Using futures to gain exposure to an asset

A pension plan would like to use futures to gain exposure to an asset class in advance of the cash receipt from the plan sponsor, which comments are correct?

A: “In this case, it is possible to gain exposure to an asset class by taking long positions in risk free bonds and futures on the asset class.”

B: “A long position in futures on the asset class is sufficient to gain exposure to the underlying asset. Specifically, it is equivalent to borrowing against cash to be received in the future and investing in the underlying asset.”

Aren’t both A and B are correct?

Because the future price is the spot price increased by the risk-free rate, you need to earn the risk-free rate between inception and expiration of the futures contract; the long position in risk-free bonds accomplishes that.

thank you s2000.

i remember in application of derivatives, to hedge the interest rates. they use options. The FV of premium of option is increased by LIBOR.

So now i know future price is increased by the risk free rate.

You’re quite welcome.

May i ask:

The FV option is increased by LIBOR, and future price is increased by risk free rate? What is the reason that different rates are being used?

They aren’t different rates: LIBOR is considered a risk-free rate.

Interesting… you would think interbank lending rates would not be used as a proxy for risk-free rate in the post 2008 era considering the interbank liquidity mess that took place Currently 10 year UK Gilts are yielding 1.08%. 1 year UK Gilt is at 0.11%. and GBP 12 Month LIBOR is at 0.704%… go figure… lol I am guessing the spread between the 1 year LIBOR and 1 year gilt is counterparty risk premium attributed to the financial institutions?

Trying to understand this as to why do we need additional long positions in risk free bond.

First, how would be this position be taken if there is no cash at the moment

Secondly, if lets say 1Mn is expected in future then if we take 1Mn worth of futures exposure on Equity Index now then all the expected cash is utilized.

Are we assuming futures expires on the date cash is received in future.

>> Are we assuming futures expires on the date cash is received in future

i believe so

Ya I’m not sure about the long position in the risk free bond here. We aren’t taking a taking synthetic long position in the asset class. Sounds like this is pre investing so we would not increase the notional amount to be invested by the risk free as the FV.

S2000magician can you clarify the long in a risk free bond. Synthetic long position versus pre investing? Sounds like the latter here.

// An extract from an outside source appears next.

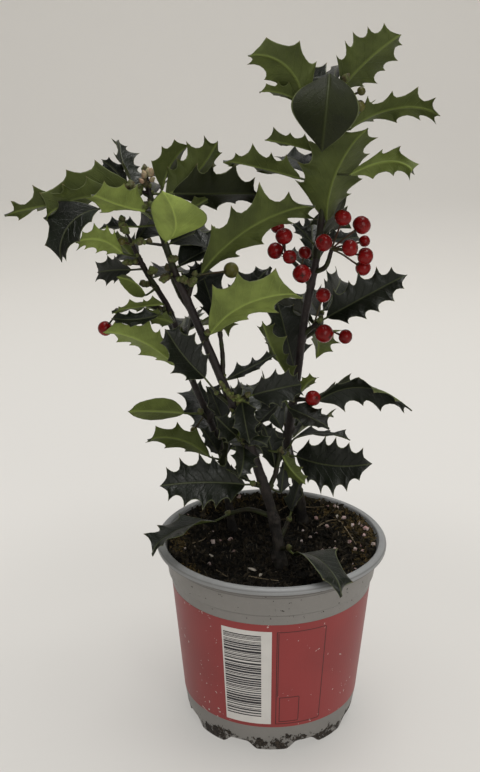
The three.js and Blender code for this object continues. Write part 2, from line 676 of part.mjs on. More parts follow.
// Small turns, as [heading, rise], that a leaf or berry may take to find room before it is left out.
const TURNS = [[0, 0], [5, 0], [-5, 0], [0, 5], [0, -5], [8, 8], [-8, 8], [8, -8], [-8, -8],
  [14, 0], [-14, 0], [0, 14], [0, -14]];

// A mass's one solid: its shoot with the leaves and berries that find room between what is
// "taken" already. A stalk may start inside the mass's own stem, a blade may not cross it.
function mass({ stem, at, route, leaves = [], berries = [], fan }, taken, ownLimb) {
  const parent = STEMS[stem];
  const start = at ? stemPoint(parent, at) : vec(parent.line.at(-1));
  const shoot = new THREE.CatmullRomCurve3([start, ...route.map(vec)], false, "centripetal");
  const thick = at ? SHOOT.thick : parent.end;
  const steps = Math.max(2, Math.round(shoot.getLength() / SHOOT.step));
  const radiusAt = (along) => THREE.MathUtils.lerp(thick, SHOOT.thin, along);
  let body = limb(shoot, radiusAt, { steps, sides: SHOOT.sides });
  const grow = (spec, make) => {
    const from = shoot.getPointAt(spec.along);
    for (const [heading, rise] of TURNS) {
      const turned = { ...spec, heading: spec.heading + heading, rise: spec.rise + rise };
      const free = make(from, turned, CLEAR).intersect(taken).volume() < TOUCH;
      if (free && make(from, turned).intersect(ownLimb).volume() < SHOOT.bite) {
        body = body.add(make(from, turned));
        return;
      }
    }
  };
  leaves.forEach((spec) => grow(spec, leafSolid));
  if (fan) fanLeaves(fan).forEach((spec) => grow(spec, leafSolid));
  berries.forEach((spec) => grow(spec, berrySolid));
  return wholePiece(body.subtract(ownLimb));
}

// ---------------------------------------------------------------- the whole plant
function plant() {
  const group = new THREE.Group();
  const put = (name, geometry, finish) => {
    const mesh = new THREE.Mesh(geometry, finish);
    mesh.name = name;
    group.add(mesh);
    return solidOf(geometry);
  };
  const potSolid = put("pot", pot(), FINISH.pot);
  const soilSolid = put("soil", soil(), FINISH.soil);
  const limbs = {};
  for (const [name, stem] of Object.entries(STEMS)) {
    put(`stem_${name}`, geometryOf(stemSolid(stem)), FINISH.stem);
    limbs[name] = stemSolid(stem, CLEAR);
  }
  let taken = potSolid.add(soilSolid);
  for (const [name, spec] of Object.entries(MASSES)) {
    const others = Object.keys(limbs).filter((stem) => stem !== spec.stem);
    const around = others.reduce((all, stem) => all.add(limbs[stem]), taken);
    const body = mass(spec, around, limbs[spec.stem]);
    put(name, geometryOf(body), FINISH.foliage);
    taken = taken.add(body);
  }
  return group;
}

export default plant();
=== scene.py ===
"""A young potted holly: bark, leaves, berries, compost and pot, made over the packed solids."""

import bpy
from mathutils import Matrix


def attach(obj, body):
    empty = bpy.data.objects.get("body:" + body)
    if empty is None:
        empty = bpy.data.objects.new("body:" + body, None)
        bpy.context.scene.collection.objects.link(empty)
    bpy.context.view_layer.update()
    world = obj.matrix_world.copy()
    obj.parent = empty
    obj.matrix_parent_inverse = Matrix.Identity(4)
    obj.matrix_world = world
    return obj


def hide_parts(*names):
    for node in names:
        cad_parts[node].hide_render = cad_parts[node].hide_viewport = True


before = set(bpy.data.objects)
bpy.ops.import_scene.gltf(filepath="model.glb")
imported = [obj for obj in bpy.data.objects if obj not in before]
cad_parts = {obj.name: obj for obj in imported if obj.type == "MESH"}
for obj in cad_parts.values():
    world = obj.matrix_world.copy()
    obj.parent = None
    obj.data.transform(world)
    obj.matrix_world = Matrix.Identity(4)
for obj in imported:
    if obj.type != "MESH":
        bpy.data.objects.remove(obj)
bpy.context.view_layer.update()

import math
from types import SimpleNamespace

import bpy
import numpy as np
from bpy.props import FloatProperty, FloatVectorProperty, PointerProperty
from bpy.types import Operator, Panel, PropertyGroup
from mathutils import Vector

bl_info = {
    "name": "Potted Holly",
    "version": (1, 0, 0),
    "blender": (4, 5, 0),
    "location": "3D View > Sidebar > Holly",
    "description": "Makes a young holly with berries in a printed nursery pot",
    "category": "Object",
}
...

synthetic long and preinvesting are basically dealt with the same way, in pre-investing they give you the future value you will receive so you don’t have to adjust the numerator (it’s already future valued). Meanwhile if creating synthetic equity, then the present value of cash held needs to be increased at the risk-free rate (i.e. you have to calculate it’s future value), to ensure you have enough funds in the future to settle the long futures contract.

if synthetic long and preinvesting are basically the same,

“In this case, it is possible to gain exposure to an asset class by taking long positions in risk free bonds and futures on the asset class.” - is this statement correct or not?

Yes it’s synthetic investing. Buy bond at Rf and buy a futures worth the FV of that bond.

i checked again, according to the CFA answer, it is wrong. So synthetic wrong and preinvesting are not the same.

A pension plan would like to use futures to gain exposure to an asset class in advance of the cash receipt from the plan sponsor -

“In this case, it is possible to gain exposure to an asset class by taking long positions in risk free bonds and futures on the asset class.” - this statement is not correct.

“A long position in futures on the asset class is sufficient to gain exposure to the underlying asset. Specifically, it is equivalent to borrowing against cash to be received in the future and investing in the underlying asset.” - this is correct.